---------- THE INPUT ----------
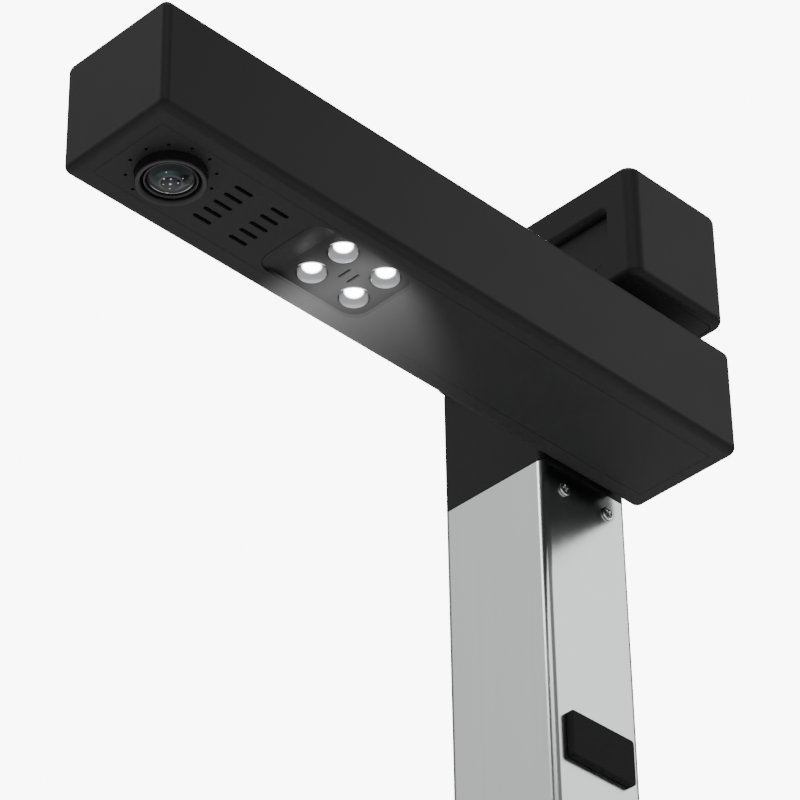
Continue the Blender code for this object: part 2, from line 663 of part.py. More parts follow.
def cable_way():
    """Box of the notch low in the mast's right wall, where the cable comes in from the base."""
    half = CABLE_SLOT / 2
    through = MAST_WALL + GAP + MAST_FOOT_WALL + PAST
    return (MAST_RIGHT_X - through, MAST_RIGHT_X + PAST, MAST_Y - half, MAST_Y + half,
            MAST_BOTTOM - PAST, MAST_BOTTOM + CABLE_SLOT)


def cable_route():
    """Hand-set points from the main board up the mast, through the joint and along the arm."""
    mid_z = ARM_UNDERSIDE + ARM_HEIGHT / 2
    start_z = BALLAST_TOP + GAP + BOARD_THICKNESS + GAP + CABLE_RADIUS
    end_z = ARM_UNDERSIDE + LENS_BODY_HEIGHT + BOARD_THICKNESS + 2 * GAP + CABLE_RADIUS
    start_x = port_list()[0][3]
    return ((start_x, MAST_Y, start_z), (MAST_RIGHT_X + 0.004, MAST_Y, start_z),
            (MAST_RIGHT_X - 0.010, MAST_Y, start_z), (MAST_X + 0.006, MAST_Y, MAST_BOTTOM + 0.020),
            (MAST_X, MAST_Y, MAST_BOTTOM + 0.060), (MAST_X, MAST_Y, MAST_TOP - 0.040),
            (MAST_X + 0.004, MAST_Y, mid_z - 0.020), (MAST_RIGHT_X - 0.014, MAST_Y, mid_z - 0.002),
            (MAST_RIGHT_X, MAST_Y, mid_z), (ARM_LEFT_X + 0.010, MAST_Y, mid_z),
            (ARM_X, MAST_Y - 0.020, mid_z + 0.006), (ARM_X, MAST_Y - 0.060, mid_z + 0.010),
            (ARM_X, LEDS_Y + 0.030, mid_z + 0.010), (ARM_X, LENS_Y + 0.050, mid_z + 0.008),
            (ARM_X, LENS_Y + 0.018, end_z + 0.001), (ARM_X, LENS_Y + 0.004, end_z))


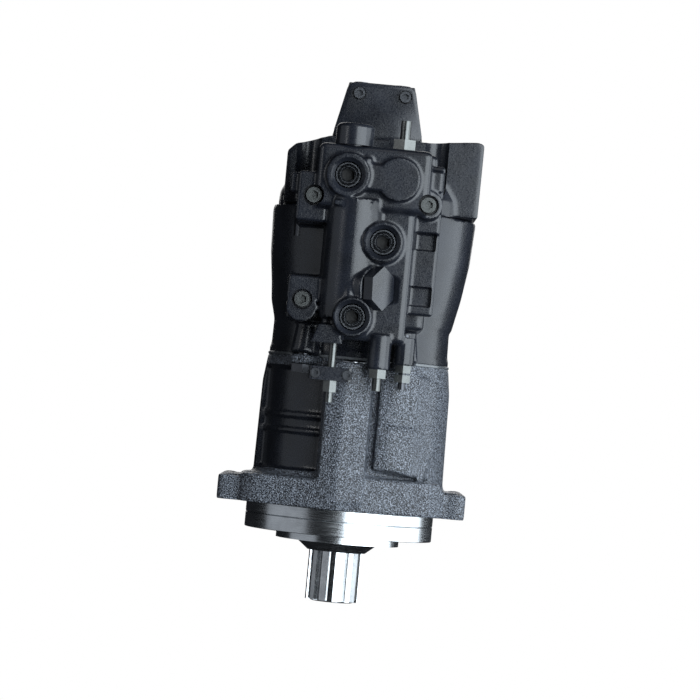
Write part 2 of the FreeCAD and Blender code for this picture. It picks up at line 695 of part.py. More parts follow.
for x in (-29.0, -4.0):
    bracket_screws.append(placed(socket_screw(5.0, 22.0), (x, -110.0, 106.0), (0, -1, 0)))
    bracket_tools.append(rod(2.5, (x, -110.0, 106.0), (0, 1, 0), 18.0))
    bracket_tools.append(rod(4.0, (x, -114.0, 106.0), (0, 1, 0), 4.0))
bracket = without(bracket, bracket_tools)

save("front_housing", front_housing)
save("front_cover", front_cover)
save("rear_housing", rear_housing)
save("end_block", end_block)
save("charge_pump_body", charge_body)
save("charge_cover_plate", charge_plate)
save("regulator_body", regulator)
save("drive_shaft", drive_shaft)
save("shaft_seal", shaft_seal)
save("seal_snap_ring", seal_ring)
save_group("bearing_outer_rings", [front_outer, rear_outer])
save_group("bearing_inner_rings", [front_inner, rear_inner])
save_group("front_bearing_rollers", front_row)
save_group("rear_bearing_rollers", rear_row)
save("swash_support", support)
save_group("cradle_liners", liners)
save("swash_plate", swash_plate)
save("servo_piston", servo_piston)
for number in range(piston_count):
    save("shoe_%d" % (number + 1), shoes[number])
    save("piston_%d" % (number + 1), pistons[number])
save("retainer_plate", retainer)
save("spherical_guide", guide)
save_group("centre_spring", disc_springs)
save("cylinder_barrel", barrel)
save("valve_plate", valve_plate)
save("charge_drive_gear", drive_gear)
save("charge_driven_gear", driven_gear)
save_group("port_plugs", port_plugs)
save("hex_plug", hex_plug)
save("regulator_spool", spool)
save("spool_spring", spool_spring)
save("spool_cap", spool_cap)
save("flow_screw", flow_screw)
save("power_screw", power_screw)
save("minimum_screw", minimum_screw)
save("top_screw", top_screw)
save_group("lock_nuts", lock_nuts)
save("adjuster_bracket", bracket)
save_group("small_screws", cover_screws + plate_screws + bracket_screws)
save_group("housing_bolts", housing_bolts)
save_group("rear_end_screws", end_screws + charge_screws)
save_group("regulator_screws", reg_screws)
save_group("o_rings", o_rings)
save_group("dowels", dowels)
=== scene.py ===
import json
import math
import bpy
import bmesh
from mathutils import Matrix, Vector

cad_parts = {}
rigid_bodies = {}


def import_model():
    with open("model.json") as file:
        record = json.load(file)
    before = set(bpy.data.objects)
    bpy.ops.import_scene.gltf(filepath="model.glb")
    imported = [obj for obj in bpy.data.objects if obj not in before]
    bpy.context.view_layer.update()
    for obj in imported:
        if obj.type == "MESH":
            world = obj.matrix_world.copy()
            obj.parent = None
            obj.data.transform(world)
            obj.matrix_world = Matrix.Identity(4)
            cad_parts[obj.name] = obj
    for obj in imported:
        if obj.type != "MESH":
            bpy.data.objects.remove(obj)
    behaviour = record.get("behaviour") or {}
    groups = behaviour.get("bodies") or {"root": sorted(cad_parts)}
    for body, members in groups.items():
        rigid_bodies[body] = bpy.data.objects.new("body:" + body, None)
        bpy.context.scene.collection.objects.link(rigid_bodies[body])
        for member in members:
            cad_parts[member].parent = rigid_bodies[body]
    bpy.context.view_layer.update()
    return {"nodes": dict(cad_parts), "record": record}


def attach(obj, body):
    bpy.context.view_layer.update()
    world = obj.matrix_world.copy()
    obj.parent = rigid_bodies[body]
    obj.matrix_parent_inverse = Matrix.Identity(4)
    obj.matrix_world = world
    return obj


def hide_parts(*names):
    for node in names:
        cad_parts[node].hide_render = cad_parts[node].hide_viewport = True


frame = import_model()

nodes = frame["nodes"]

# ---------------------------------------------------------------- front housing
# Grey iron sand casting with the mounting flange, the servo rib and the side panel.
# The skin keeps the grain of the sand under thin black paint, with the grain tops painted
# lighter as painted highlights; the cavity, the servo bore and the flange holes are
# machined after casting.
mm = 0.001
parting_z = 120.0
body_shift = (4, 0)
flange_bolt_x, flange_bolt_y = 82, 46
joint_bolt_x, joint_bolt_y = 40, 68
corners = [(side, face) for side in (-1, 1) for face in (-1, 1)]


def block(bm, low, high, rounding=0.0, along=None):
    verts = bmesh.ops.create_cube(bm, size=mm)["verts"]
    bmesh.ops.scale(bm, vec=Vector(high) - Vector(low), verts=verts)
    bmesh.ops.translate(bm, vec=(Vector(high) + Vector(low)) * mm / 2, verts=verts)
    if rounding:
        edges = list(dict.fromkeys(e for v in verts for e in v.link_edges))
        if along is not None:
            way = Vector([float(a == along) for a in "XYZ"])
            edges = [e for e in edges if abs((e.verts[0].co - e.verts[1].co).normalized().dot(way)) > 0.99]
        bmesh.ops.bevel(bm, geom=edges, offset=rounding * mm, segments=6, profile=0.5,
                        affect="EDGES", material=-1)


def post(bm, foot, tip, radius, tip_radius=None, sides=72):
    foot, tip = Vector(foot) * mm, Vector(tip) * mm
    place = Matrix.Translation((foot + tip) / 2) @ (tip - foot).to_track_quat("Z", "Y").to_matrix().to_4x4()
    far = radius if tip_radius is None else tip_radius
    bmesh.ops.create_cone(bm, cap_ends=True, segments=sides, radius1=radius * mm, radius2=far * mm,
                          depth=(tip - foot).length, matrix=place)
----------
- WRITTEN TASK -
Would you copy out each line exactly as written?

- TASK OUTPUT -
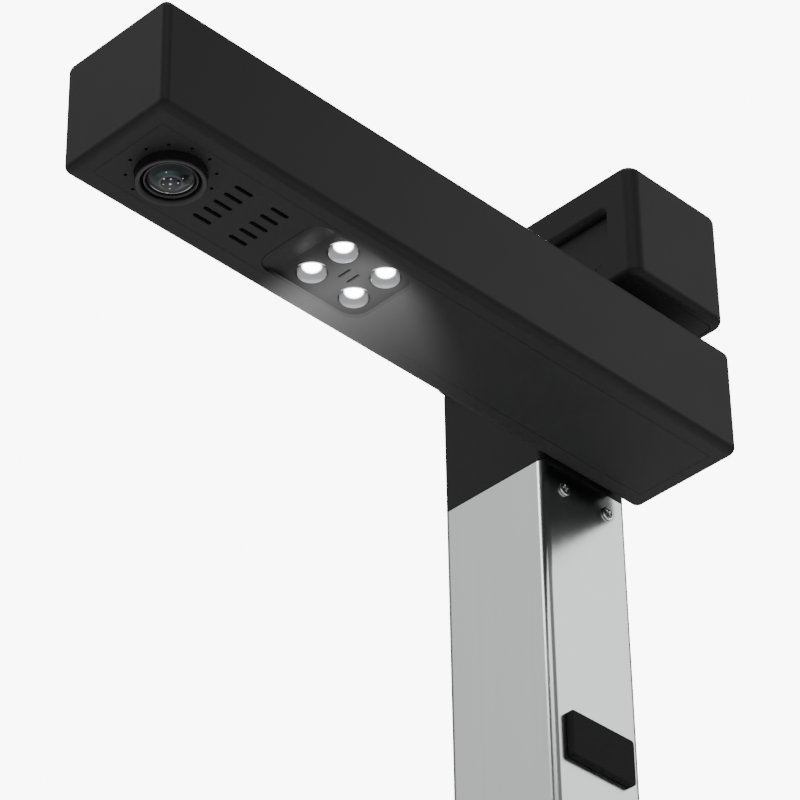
Continue the Blender code for this object: part 2, from line 663 of part.py. More parts follow.
def cable_way():
    """Box of the notch low in the mast's right wall, where the cable comes in from the base."""
    half = CABLE_SLOT / 2
    through = MAST_WALL + GAP + MAST_FOOT_WALL + PAST
    return (MAST_RIGHT_X - through, MAST_RIGHT_X + PAST, MAST_Y - half, MAST_Y + half,
            MAST_BOTTOM - PAST, MAST_BOTTOM + CABLE_SLOT)


def cable_route():
    """Hand-set points from the main board up the mast, through the joint and along the arm."""
    mid_z = ARM_UNDERSIDE + ARM_HEIGHT / 2
    start_z = BALLAST_TOP + GAP + BOARD_THICKNESS + GAP + CABLE_RADIUS
    end_z = ARM_UNDERSIDE + LENS_BODY_HEIGHT + BOARD_THICKNESS + 2 * GAP + CABLE_RADIUS
    start_x = port_list()[0][3]
    return ((start_x, MAST_Y, start_z), (MAST_RIGHT_X + 0.004, MAST_Y, start_z),
            (MAST_RIGHT_X - 0.010, MAST_Y, start_z), (MAST_X + 0.006, MAST_Y, MAST_BOTTOM + 0.020),
            (MAST_X, MAST_Y, MAST_BOTTOM + 0.060), (MAST_X, MAST_Y, MAST_TOP - 0.040),
            (MAST_X + 0.004, MAST_Y, mid_z - 0.020), (MAST_RIGHT_X - 0.014, MAST_Y, mid_z - 0.002),
            (MAST_RIGHT_X, MAST_Y, mid_z), (ARM_LEFT_X + 0.010, MAST_Y, mid_z),
            (ARM_X, MAST_Y - 0.020, mid_z + 0.006), (ARM_X, MAST_Y - 0.060, mid_z + 0.010),
            (ARM_X, LEDS_Y + 0.030, mid_z + 0.010), (ARM_X, LENS_Y + 0.050, mid_z + 0.008),
            (ARM_X, LENS_Y + 0.018, end_z + 0.001), (ARM_X, LENS_Y + 0.004, end_z))


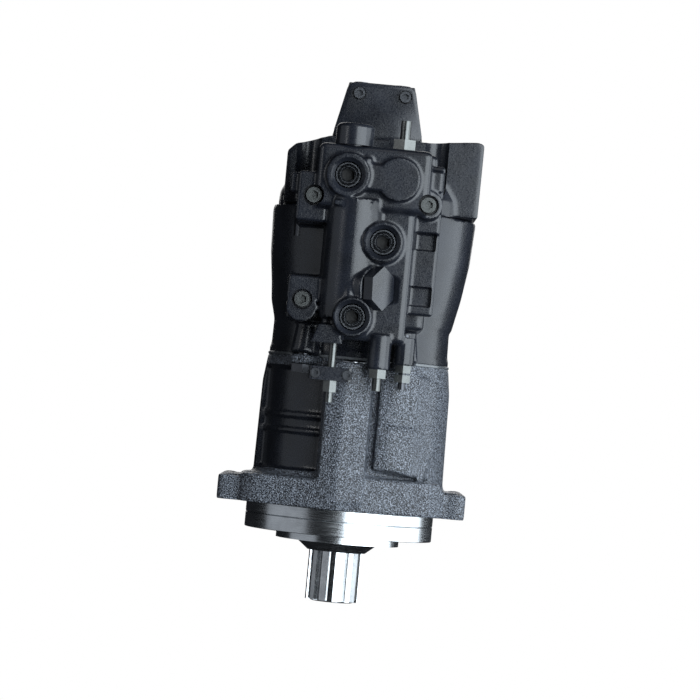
Write part 2 of the FreeCAD and Blender code for this picture. It picks up at line 695 of part.py. More parts follow.
for x in (-29.0, -4.0):
    bracket_screws.append(placed(socket_screw(5.0, 22.0), (x, -110.0, 106.0), (0, -1, 0)))
    bracket_tools.append(rod(2.5, (x, -110.0, 106.0), (0, 1, 0), 18.0))
    bracket_tools.append(rod(4.0, (x, -114.0, 106.0), (0, 1, 0), 4.0))
bracket = without(bracket, bracket_tools)

save("front_housing", front_housing)
save("front_cover", front_cover)
save("rear_housing", rear_housing)
save("end_block", end_block)
save("charge_pump_body", charge_body)
save("charge_cover_plate", charge_plate)
save("regulator_body", regulator)
save("drive_shaft", drive_shaft)
save("shaft_seal", shaft_seal)
save("seal_snap_ring", seal_ring)
save_group("bearing_outer_rings", [front_outer, rear_outer])
save_group("bearing_inner_rings", [front_inner, rear_inner])
save_group("front_bearing_rollers", front_row)
save_group("rear_bearing_rollers", rear_row)
save("swash_support", support)
save_group("cradle_liners", liners)
save("swash_plate", swash_plate)
save("servo_piston", servo_piston)
for number in range(piston_count):
    save("shoe_%d" % (number + 1), shoes[number])
    save("piston_%d" % (number + 1), pistons[number])
save("retainer_plate", retainer)
save("spherical_guide", guide)
save_group("centre_spring", disc_springs)
save("cylinder_barrel", barrel)
save("valve_plate", valve_plate)
save("charge_drive_gear", drive_gear)
save("charge_driven_gear", driven_gear)
save_group("port_plugs", port_plugs)
save("hex_plug", hex_plug)
save("regulator_spool", spool)
save("spool_spring", spool_spring)
save("spool_cap", spool_cap)
save("flow_screw", flow_screw)
save("power_screw", power_screw)
save("minimum_screw", minimum_screw)
save("top_screw", top_screw)
save_group("lock_nuts", lock_nuts)
save("adjuster_bracket", bracket)
save_group("small_screws", cover_screws + plate_screws + bracket_screws)
save_group("housing_bolts", housing_bolts)
save_group("rear_end_screws", end_screws + charge_screws)
save_group("regulator_screws", reg_screws)
save_group("o_rings", o_rings)
save_group("dowels", dowels)
=== scene.py ===
import json
import math
import bpy
import bmesh
from mathutils import Matrix, Vector

cad_parts = {}
rigid_bodies = {}


def import_model():
    with open("model.json") as file:
        record = json.load(file)
    before = set(bpy.data.objects)
    bpy.ops.import_scene.gltf(filepath="model.glb")
    imported = [obj for obj in bpy.data.objects if obj not in before]
    bpy.context.view_layer.update()
    for obj in imported:
        if obj.type == "MESH":
            world = obj.matrix_world.copy()
            obj.parent = None
            obj.data.transform(world)
            obj.matrix_world = Matrix.Identity(4)
            cad_parts[obj.name] = obj
    for obj in imported:
        if obj.type != "MESH":
            bpy.data.objects.remove(obj)
    behaviour = record.get("behaviour") or {}
    groups = behaviour.get("bodies") or {"root": sorted(cad_parts)}
    for body, members in groups.items():
        rigid_bodies[body] = bpy.data.objects.new("body:" + body, None)
        bpy.context.scene.collection.objects.link(rigid_bodies[body])
        for member in members:
            cad_parts[member].parent = rigid_bodies[body]
    bpy.context.view_layer.update()
    return {"nodes": dict(cad_parts), "record": record}


def attach(obj, body):
    bpy.context.view_layer.update()
    world = obj.matrix_world.copy()
    obj.parent = rigid_bodies[body]
    obj.matrix_parent_inverse = Matrix.Identity(4)
    obj.matrix_world = world
    return obj


def hide_parts(*names):
    for node in names:
        cad_parts[node].hide_render = cad_parts[node].hide_viewport = True


frame = import_model()

nodes = frame["nodes"]

# ---------------------------------------------------------------- front housing
# Grey iron sand casting with the mounting flange, the servo rib and the side panel.
# The skin keeps the grain of the sand under thin black paint, with the grain tops painted
# lighter as painted highlights; the cavity, the servo bore and the flange holes are
# machined after casting.
mm = 0.001
parting_z = 120.0
body_shift = (4, 0)
flange_bolt_x, flange_bolt_y = 82, 46
joint_bolt_x, joint_bolt_y = 40, 68
corners = [(side, face) for side in (-1, 1) for face in (-1, 1)]


def block(bm, low, high, rounding=0.0, along=None):
    verts = bmesh.ops.create_cube(bm, size=mm)["verts"]
    bmesh.ops.scale(bm, vec=Vector(high) - Vector(low), verts=verts)
    bmesh.ops.translate(bm, vec=(Vector(high) + Vector(low)) * mm / 2, verts=verts)
    if rounding:
        edges = list(dict.fromkeys(e for v in verts for e in v.link_edges))
        if along is not None:
            way = Vector([float(a == along) for a in "XYZ"])
            edges = [e for e in edges if abs((e.verts[0].co - e.verts[1].co).normalized().dot(way)) > 0.99]
        bmesh.ops.bevel(bm, geom=edges, offset=rounding * mm, segments=6, profile=0.5,
                        affect="EDGES", material=-1)


def post(bm, foot, tip, radius, tip_radius=None, sides=72):
    foot, tip = Vector(foot) * mm, Vector(tip) * mm
    place = Matrix.Translation((foot + tip) / 2) @ (tip - foot).to_track_quat("Z", "Y").to_matrix().to_4x4()
    far = radius if tip_radius is None else tip_radius
    bmesh.ops.create_cone(bm, cap_ends=True, segments=sides, radius1=radius * mm, radius2=far * mm,
                          depth=(tip - foot).length, matrix=place)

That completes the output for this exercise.